Frequently Asked Questions (FAQs)
1. What is the difference between fulfilling and waiving a condition?
Fulfilling a condition means the specific requirement has been met (e.g., the buyer received their formal mortgage approval). Waiving a condition means the buyer has decided to proceed with the purchase even if the requirement hasn't been formally met, effectively giving up the protection of that specific clause. Both require written notice to the seller before the deadline.
2. How long do buyers typically have to satisfy a condition in Newfoundland?
While everything is negotiable, standard financing, inspection, and insurance conditions in NL typically range from 7 to 14 days. Complex commercial transactions or rural properties requiring well and septic testing may require 21 to 30 days.
3. Does a condition deadline default to midnight if a specific time isn't written?

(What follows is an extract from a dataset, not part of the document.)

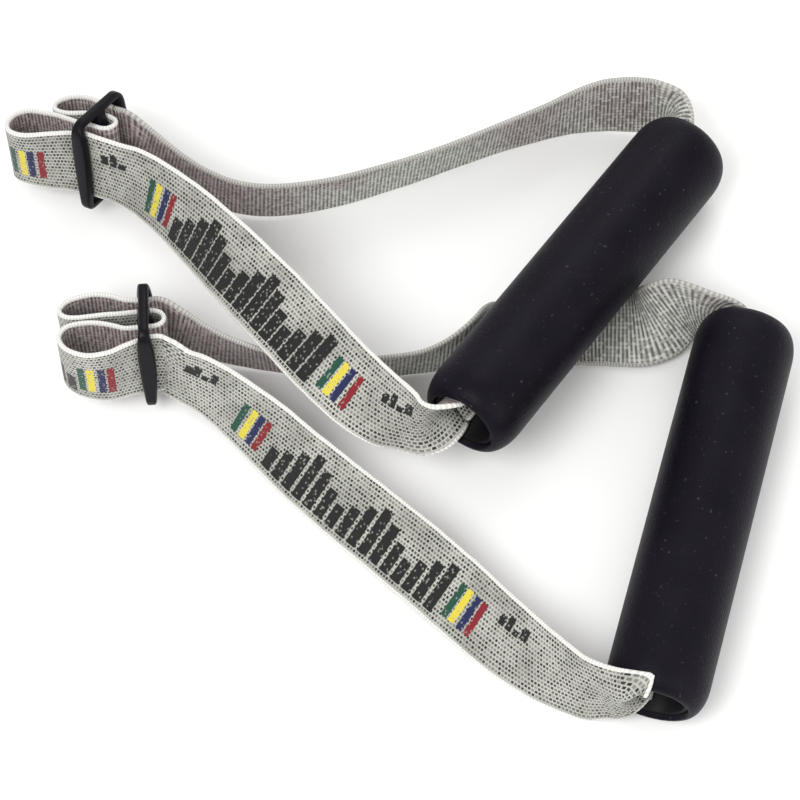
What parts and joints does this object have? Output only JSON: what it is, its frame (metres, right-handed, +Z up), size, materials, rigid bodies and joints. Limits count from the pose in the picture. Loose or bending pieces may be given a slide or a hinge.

Under standard NLAR forms, if a specific time (e.g., 6:00 PM) is not written into the condition clause, it generally defaults to 11:59 PM Newfoundland Standard Time (NST) or Newfoundland Daylight Time (NDT) on the specified date. However, best practice is to always specify an exact time to avoid ambiguity.
4. What happens if the buyer forgets to send written notice of condition fulfillment?
In Newfoundland and Labrador, most conditions precedent are drafted so that if written notice is not delivered to the seller by the deadline, the contract automatically becomes null and void. Silence does not equal acceptance; the buyer will lose the property.
5. Can a seller refuse to sign a mutual release if a buyer's financing falls through?
Yes. If the seller believes the buyer did not act in good faith (for example, the buyer didn't actually apply for a mortgage), they may refuse to sign the release. In this case, the deposit remains frozen in the brokerage's real estate trust account until the parties reach an agreement or a Newfoundland court issues an order regarding the disbursement of the funds.